Start of Source data
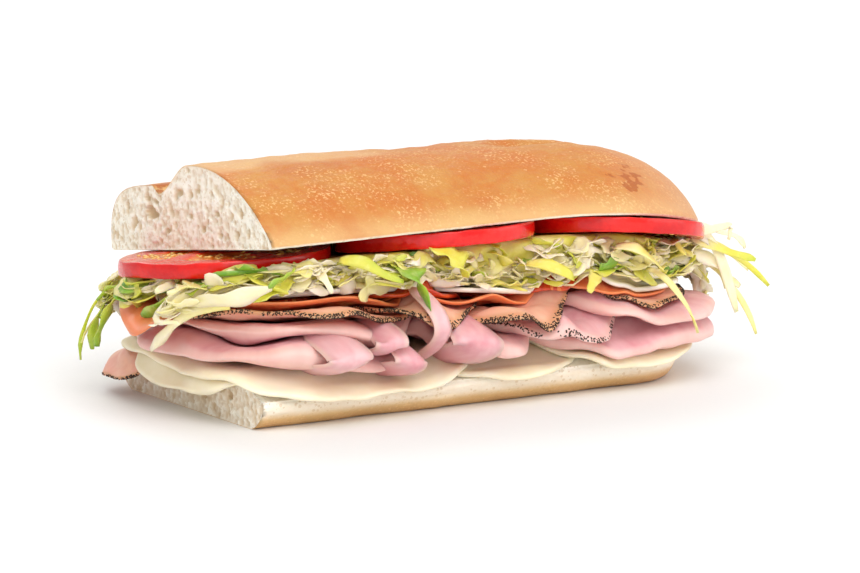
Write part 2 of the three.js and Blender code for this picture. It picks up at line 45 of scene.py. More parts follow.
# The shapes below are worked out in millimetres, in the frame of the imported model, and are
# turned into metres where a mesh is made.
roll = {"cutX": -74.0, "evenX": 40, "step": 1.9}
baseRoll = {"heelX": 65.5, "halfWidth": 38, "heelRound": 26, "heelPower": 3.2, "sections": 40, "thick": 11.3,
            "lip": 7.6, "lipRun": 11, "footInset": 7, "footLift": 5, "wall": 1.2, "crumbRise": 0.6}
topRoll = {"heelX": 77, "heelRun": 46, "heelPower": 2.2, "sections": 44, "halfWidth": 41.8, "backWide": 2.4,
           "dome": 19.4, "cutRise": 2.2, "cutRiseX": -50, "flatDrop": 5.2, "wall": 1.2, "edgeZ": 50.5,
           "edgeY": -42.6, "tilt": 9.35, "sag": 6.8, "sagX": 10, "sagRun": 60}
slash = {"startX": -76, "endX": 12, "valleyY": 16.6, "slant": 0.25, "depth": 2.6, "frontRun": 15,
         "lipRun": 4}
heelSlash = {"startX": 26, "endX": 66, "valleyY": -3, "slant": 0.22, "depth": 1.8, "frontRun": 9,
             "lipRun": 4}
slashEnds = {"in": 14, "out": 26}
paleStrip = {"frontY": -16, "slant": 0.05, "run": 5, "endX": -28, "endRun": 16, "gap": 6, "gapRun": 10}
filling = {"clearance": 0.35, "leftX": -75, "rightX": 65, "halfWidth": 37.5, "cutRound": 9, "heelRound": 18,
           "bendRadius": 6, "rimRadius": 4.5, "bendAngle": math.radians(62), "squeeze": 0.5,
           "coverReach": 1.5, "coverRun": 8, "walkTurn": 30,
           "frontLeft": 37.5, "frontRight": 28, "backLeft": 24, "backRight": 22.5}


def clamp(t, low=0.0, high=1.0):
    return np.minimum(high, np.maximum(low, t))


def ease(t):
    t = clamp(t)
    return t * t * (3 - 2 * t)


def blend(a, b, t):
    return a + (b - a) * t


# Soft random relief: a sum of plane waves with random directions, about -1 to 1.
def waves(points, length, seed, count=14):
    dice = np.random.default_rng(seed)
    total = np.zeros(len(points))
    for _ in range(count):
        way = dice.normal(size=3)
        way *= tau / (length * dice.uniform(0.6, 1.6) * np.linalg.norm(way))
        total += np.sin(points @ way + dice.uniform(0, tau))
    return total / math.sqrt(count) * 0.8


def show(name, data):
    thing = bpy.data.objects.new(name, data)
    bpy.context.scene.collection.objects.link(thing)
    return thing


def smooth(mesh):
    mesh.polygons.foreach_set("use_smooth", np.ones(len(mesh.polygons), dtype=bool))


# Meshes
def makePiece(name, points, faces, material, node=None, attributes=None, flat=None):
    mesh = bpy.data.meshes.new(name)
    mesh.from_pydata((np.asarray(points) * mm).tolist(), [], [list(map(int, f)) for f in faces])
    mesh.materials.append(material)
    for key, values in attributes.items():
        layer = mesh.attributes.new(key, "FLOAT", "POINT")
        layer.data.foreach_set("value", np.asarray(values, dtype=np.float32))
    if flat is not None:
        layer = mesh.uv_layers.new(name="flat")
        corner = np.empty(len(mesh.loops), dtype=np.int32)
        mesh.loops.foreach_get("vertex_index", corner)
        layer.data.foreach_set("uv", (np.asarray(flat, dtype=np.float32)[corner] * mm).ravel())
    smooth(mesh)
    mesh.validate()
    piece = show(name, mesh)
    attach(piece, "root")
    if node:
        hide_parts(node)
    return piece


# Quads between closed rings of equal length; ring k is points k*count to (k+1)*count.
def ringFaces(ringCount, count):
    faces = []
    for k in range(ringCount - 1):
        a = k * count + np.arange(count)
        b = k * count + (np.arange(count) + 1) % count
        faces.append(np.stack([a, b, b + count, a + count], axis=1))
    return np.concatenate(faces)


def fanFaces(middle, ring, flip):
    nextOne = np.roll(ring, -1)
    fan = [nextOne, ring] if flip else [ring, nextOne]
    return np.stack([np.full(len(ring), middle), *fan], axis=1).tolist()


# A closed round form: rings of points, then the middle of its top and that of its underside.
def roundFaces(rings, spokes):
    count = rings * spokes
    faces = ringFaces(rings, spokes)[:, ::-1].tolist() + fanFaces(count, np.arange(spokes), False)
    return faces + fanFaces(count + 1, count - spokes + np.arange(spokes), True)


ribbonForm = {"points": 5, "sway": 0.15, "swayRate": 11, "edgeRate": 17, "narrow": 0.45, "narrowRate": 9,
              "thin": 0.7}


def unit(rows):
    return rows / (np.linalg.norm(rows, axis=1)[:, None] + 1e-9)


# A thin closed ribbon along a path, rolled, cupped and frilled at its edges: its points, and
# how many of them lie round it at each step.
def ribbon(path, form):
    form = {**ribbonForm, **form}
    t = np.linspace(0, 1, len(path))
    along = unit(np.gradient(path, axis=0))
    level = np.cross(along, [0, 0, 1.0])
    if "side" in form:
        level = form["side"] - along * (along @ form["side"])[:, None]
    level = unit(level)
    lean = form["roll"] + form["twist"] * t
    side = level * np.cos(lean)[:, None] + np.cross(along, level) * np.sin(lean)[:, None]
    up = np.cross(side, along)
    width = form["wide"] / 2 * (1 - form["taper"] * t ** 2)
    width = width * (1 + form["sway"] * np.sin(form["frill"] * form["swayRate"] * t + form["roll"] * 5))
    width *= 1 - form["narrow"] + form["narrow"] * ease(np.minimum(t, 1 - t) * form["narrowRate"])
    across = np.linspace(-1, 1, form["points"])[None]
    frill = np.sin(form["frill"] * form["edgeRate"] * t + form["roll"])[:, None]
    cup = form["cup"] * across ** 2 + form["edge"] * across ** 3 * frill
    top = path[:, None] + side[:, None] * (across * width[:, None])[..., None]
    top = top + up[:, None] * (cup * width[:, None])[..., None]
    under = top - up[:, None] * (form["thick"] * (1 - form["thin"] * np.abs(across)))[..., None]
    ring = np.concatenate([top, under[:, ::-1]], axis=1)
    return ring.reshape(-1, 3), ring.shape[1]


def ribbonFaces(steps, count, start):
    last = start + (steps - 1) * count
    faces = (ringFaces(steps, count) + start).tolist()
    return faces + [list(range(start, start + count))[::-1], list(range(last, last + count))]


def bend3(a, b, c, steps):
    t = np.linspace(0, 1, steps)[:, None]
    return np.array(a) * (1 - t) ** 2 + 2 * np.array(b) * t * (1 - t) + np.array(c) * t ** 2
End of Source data
• **Directions for this task**:
Give again, word for word, the lines of the listing, starting at its first line and ending with the line containing "return total / math.sqrt(count) * 0.8".

• **Expected output**:
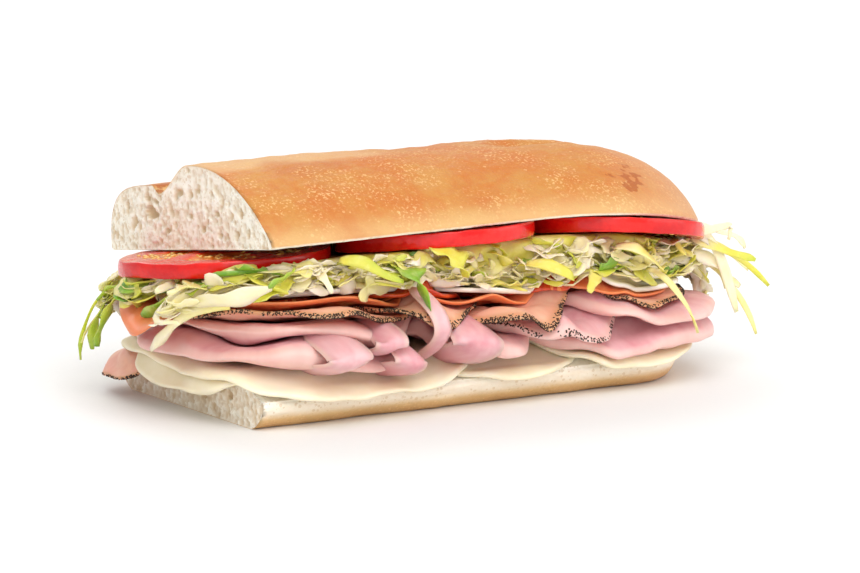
Write part 2 of the three.js and Blender code for this picture. It picks up at line 45 of scene.py. More parts follow.
# The shapes below are worked out in millimetres, in the frame of the imported model, and are
# turned into metres where a mesh is made.
roll = {"cutX": -74.0, "evenX": 40, "step": 1.9}
baseRoll = {"heelX": 65.5, "halfWidth": 38, "heelRound": 26, "heelPower": 3.2, "sections": 40, "thick": 11.3,
            "lip": 7.6, "lipRun": 11, "footInset": 7, "footLift": 5, "wall": 1.2, "crumbRise": 0.6}
topRoll = {"heelX": 77, "heelRun": 46, "heelPower": 2.2, "sections": 44, "halfWidth": 41.8, "backWide": 2.4,
           "dome": 19.4, "cutRise": 2.2, "cutRiseX": -50, "flatDrop": 5.2, "wall": 1.2, "edgeZ": 50.5,
           "edgeY": -42.6, "tilt": 9.35, "sag": 6.8, "sagX": 10, "sagRun": 60}
slash = {"startX": -76, "endX": 12, "valleyY": 16.6, "slant": 0.25, "depth": 2.6, "frontRun": 15,
         "lipRun": 4}
heelSlash = {"startX": 26, "endX": 66, "valleyY": -3, "slant": 0.22, "depth": 1.8, "frontRun": 9,
             "lipRun": 4}
slashEnds = {"in": 14, "out": 26}
paleStrip = {"frontY": -16, "slant": 0.05, "run": 5, "endX": -28, "endRun": 16, "gap": 6, "gapRun": 10}
filling = {"clearance": 0.35, "leftX": -75, "rightX": 65, "halfWidth": 37.5, "cutRound": 9, "heelRound": 18,
           "bendRadius": 6, "rimRadius": 4.5, "bendAngle": math.radians(62), "squeeze": 0.5,
           "coverReach": 1.5, "coverRun": 8, "walkTurn": 30,
           "frontLeft": 37.5, "frontRight": 28, "backLeft": 24, "backRight": 22.5}


def clamp(t, low=0.0, high=1.0):
    return np.minimum(high, np.maximum(low, t))


def ease(t):
    t = clamp(t)
    return t * t * (3 - 2 * t)


def blend(a, b, t):
    return a + (b - a) * t


# Soft random relief: a sum of plane waves with random directions, about -1 to 1.
def waves(points, length, seed, count=14):
    dice = np.random.default_rng(seed)
    total = np.zeros(len(points))
    for _ in range(count):
        way = dice.normal(size=3)
        way *= tau / (length * dice.uniform(0.6, 1.6) * np.linalg.norm(way))
        total += np.sin(points @ way + dice.uniform(0, tau))
    return total / math.sqrt(count) * 0.8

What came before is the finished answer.